Croatia’s Drugi Plan and Bulgaria’s Agitprop, two of the leading production outfits in Southeast Europe, have been attached to co-produce the upcoming drama series “Sabre,” a political thriller revolving around the 2003 assassination of Serbian Prime Minister Zoran Djindjic produced by Belgrade-based This and That Productions.
Created by Goran Stanković and Vladimir Tagić, the series will star Serbian-Danish actress Danica Curcic, known to international audiences for her lead role in the Netflix psychological thriller “The Chestnut Man,” as a reporter investigating the shocking murder.
The companies announced the deal on Monday at the Sarajevo Film Festival, where This and That’s “Bad Blood” and Drugi Plan’s “The Silence” were among the top Balkan drama series vying for Heart of Sarajevo TV Awards, which were handed out at a ceremony in the Bosnian capital on Sunday night.
“Sabre” was first pitched in Sarajevo three years ago during the CineLink Drama co-financing forum, where it was named best drama project. Last year the series participated in the Midpoint TV Launch international script and development program.
The series examines Djindjic’s assassination and its political repercussions through the eyes of three characters — the reporter, a police inspector and a young criminal — while following the impact it has on their lives.
Set in 2003, “Sabre” unfolds at a time when Serbia was struggling to emerge from a bloody decade of transition in the former Yugoslavia. Speaking to Variety in Sarajevo, Stanković described the prime minister’s shocking murder in broad daylight as “a turning point to this day for the whole Balkan region,” while Drugi Plan co-founder Nebojša Taraba called it “a JFK moment” for the emerging democracies of the ex-Yugoslavia, including Croatia, adding: “That’s why we love to be a part of this story.”
Taraba’s Zagreb-based company, which sold a majority stake to Beta Film two years ago, is the production outfit behind the political crime thriller “The Paper,” which was acquired by Netflix, and the Croatian-Ukrainian crime drama “The Silence,” which was picked up this year by HBO Max.
He described “Sabre” as a natural fit for the company’s ambitious slate of high-end drama, while pointing to how it reflects a growing desire by the region’s top independent producers to apply the same international co-production model to drama series that have long bolstered the region’s film industries.
“The Silence,” for example, was produced by Drugi Plan and Croatian broadcaster HRT in co-production with Beta Film, Russia and Ukraine-based Star Media, Ukraine’s OLL.TV and ZDF/Arte.

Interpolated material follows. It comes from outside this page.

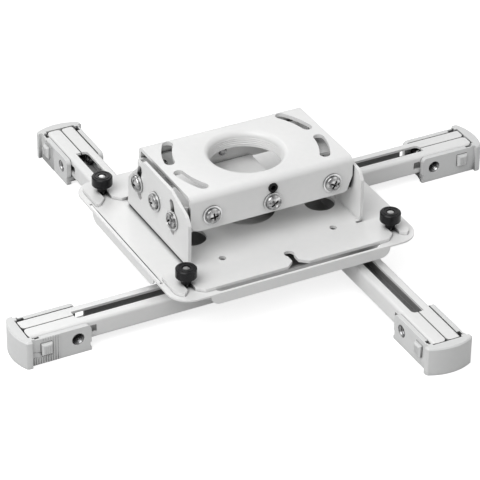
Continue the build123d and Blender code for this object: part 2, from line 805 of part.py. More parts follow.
bush_shape = cross_bushes()
with BuildPart(fl_end) as cap_inserts_fl:
    add(bush_shape)
with BuildPart(fr_end) as cap_inserts_fr:
    add(bush_shape)
with BuildPart(bl_end) as cap_inserts_bl:
    add(bush_shape)
with BuildPart(br_end) as cap_inserts_br:
    add(bush_shape)


def latch_button():
    """Push button on the +Y cheek of a cap, with the tooth that reaches into the leg's wall."""
    pad_low = cheek_in + button_seat + button_travel + slide_gap / 3
    with BuildPart() as button:
        with BuildSketch(Plane.XZ.offset(-pad_low)):
            with Locations((-button_u, button_z)):
                Rectangle(button_l, button_h)
        extrude(amount=-(cheek_out + button_out - pad_low))
        chamfer(button.faces().sort_by(Axis.Y)[-1].edges(), button_round)
        with BuildSketch(Plane.XZ.offset(-pad_low)):
            with Locations((-button_u, button_z)):
                Rectangle(tooth_l, tooth_l)
        extrude(amount=pad_low - tooth_end)
    return button.part


button_a = latch_button()
button_b = button_a.mirror(Plane.XZ)
with BuildPart(fl_end) as latch_button_fl_a:
    add(button_a)
with BuildPart(fl_end) as latch_button_fl_b:
    add(button_b)
with BuildPart(fr_end) as latch_button_fr_a:
    add(button_a)
with BuildPart(fr_end) as latch_button_fr_b:
    add(button_b)
with BuildPart(bl_end) as latch_button_bl_a:
    add(button_a)
with BuildPart(bl_end) as latch_button_bl_b:
    add(button_b)
with BuildPart(br_end) as latch_button_br_a:
    add(button_a)
with BuildPart(br_end) as latch_button_br_b:
    add(button_b)


def thumb_knob():
    """Knob on a stud at the origin."""
    grip_low = knob_top - knob_grip_h
    hub_low = tray_top + slide_gap
    with BuildPart() as knob:
        with BuildSketch(Plane.XY.offset(grip_low)):
            Circle(knob_r)
        extrude(amount=knob_grip_h)
        chamfer(knob.edges(), knob_chamfer)
        with BuildSketch(Plane.XY.offset(hub_low)):
            Circle(knob_hub_r)
        extrude(amount=grip_low - hub_low)
        with BuildSketch(Plane.XY.offset(hub_low)):
            Circle(stud_r + slide_gap)
        extrude(amount=knob_top - hub_low, mode=Mode.SUBTRACT)
        with BuildSketch(Plane.XY.offset(grip_low + bush_up - slide_gap)):
            Circle(bush_r + run_gap)
        extrude(amount=bush_h + 2 * slide_gap, mode=Mode.SUBTRACT)
    return knob.part


def knob_bush():
    """Threaded bush inside a knob."""
    with BuildPart() as bush:
        with BuildSketch(Plane.XY.offset(knob_top - knob_grip_h + bush_up)):
            Circle(bush_r)
            Circle(stud_r + run_gap, mode=Mode.SUBTRACT)
        extrude(amount=bush_h)
    return bush.part


knob_shape = thumb_knob()
knob_bush_shape = knob_bush()
with BuildPart(Plane(origin=(-knob_x, -knob_y, 0))) as knob_fl:
    add(knob_shape)
with BuildPart(Plane(origin=(knob_x, -knob_y, 0))) as knob_fr:
    add(knob_shape)
with BuildPart(Plane(origin=(-knob_x, knob_y, 0))) as knob_bl:
    add(knob_shape)
with BuildPart(Plane(origin=(knob_x, knob_y, 0))) as knob_br:
    add(knob_shape)
with BuildPart(Plane(origin=(-knob_x, -knob_y, 0))) as knob_insert_fl:
    add(knob_bush_shape)
with BuildPart(Plane(origin=(knob_x, -knob_y, 0))) as knob_insert_fr:
    add(knob_bush_shape)
with BuildPart(Plane(origin=(-knob_x, knob_y, 0))) as knob_insert_bl:
    add(knob_bush_shape)
with BuildPart(Plane(origin=(knob_x, knob_y, 0))) as knob_insert_br:
    add(knob_bush_shape)

pieces = {
    "ceiling_bracket": ceiling_bracket,
    "pipe_set_screw": pipe_set_screw,
    "roll_bracket": roll_bracket,
    "roll_pivot_screws": roll_pivot_screws,
    "roll_lock_screws": roll_lock_screws,
    "roll_washers": roll_washers,
    "tilt_pivot_screws": tilt_pivot_screws,
    "tilt_lock_screws": tilt_lock_screws,
    "tilt_washers": tilt_washers,
    "tilt_tray": tilt_tray,
    "interface_plate": interface_plate,
    "lock_studs": lock_studs,
    "hub_pan": hub_pan,
    "leg_fl": leg_fl,
    "leg_fr": leg_fr,
    "leg_bl": leg_bl,
    "leg_br": leg_br,
    "clamp_bolt_fl": clamp_bolt_fl,
    "clamp_bolt_fr": clamp_bolt_fr,
    "clamp_bolt_bl": clamp_bolt_bl,
    "clamp_bolt_br": clamp_bolt_br,
    "clamp_nut_fl": clamp_nut_fl,
    "clamp_nut_fr": clamp_nut_fr,
    "clamp_nut_bl": clamp_nut_bl,
    "clamp_nut_br": clamp_nut_br,
    "end_cap_fl": end_cap_fl,
    "end_cap_fr": end_cap_fr,
    "end_cap_bl": end_cap_bl,
    "end_cap_br": end_cap_br,
    "cap_inserts_fl": cap_inserts_fl,
    "cap_inserts_fr": cap_inserts_fr,
    "cap_inserts_bl": cap_inserts_bl,
    "cap_inserts_br": cap_inserts_br,
    "latch_button_fl_a": latch_button_fl_a,
    "latch_button_fl_b": latch_button_fl_b,
    "latch_button_fr_a": latch_button_fr_a,
    "latch_button_fr_b": latch_button_fr_b,
    "latch_button_bl_a": latch_button_bl_a,
    "latch_button_bl_b": latch_button_bl_b,
    "latch_button_br_a": latch_button_br_a,
    "latch_button_br_b": latch_button_br_b,
    "knob_fl": knob_fl,
    "knob_fr": knob_fr,
    "knob_bl": knob_bl,
    "knob_br": knob_br,
    "knob_insert_fl": knob_insert_fl,
    "knob_insert_fr": knob_insert_fr,
    "knob_insert_bl": knob_insert_bl,
    "knob_insert_br": knob_insert_br,
}
for label, piece in pieces.items():
    piece.part.label = label
    export_step(piece.part, f"parts/{label}.step")
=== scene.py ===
"""Projector ceiling mount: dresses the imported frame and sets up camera, floor and light.

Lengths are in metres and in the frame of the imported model: the origin is on the pipe collar's axis
at the ceiling face, X runs to the right along the front edge, Y to the back and Z up.
"""
import json
import logging
import math
from contextlib import contextmanager
from dataclasses import dataclass, field, replace
from enum import Enum
from typing import Dict, Iterator, List, Sequence, Tuple

import bmesh
import bpy
from mathutils import Matrix, Vector

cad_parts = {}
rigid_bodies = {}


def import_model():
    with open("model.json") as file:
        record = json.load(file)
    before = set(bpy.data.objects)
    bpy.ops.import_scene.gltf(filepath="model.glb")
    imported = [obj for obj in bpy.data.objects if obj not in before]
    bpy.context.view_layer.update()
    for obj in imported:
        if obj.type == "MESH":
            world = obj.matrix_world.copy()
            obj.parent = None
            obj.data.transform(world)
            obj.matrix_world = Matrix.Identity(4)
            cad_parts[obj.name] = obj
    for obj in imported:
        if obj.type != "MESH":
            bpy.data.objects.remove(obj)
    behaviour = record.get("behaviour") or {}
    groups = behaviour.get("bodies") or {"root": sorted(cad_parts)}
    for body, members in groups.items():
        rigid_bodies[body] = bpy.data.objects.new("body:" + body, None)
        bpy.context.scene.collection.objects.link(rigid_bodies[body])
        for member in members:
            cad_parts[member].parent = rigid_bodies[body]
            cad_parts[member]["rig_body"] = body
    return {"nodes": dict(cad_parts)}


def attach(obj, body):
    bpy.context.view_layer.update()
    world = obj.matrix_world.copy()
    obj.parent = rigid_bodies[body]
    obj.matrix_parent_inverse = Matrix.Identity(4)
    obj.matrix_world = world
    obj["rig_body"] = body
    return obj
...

Other projects on the company’s slate include “Anatomy of a Crime,” a crime drama set in 1960s Yugoslavia co-produced with Serbian production outfit Film Fantastika, and “The Possibility of an Island,” a first-of-its-kind co-production between the Balkans and Scandinavia, which Drugi Plan is co-producing with Iceland’s Grass River.
The co-production with Agitprop comes with the news that “Sabre” will be the first ever international co-production to benefit from a new fund from the Bulgarian National Film Center supporting TV drama, something Martichka Bozhilova, of Sofia-based Agitprop, described as a “pioneering moment” for production in Southeast Europe.
“I am very proud and excited to be part of this pioneering moment, which is the first ever support of any National Film Center in this part of the world for a production of TV series,” she said, crediting her co-producing partners from This and That and Drugi Plan as “a team I believe in.”
“This story opens up very important issues that we need to know about and discuss, and I am very fond to be a part of telling it.”
“Sabre” is produced by Snežana van Houwelingen for This and That Prodctions and co-produced by Nebojša Taraba and Miodrag Sila for Drugi Plan and Martichka Bozhilova for Agitprop, with the support of Serbian public broadcaster RTS, the Bulgarian National Film Center and the European Union’s Creative Europe – MEDIA Program.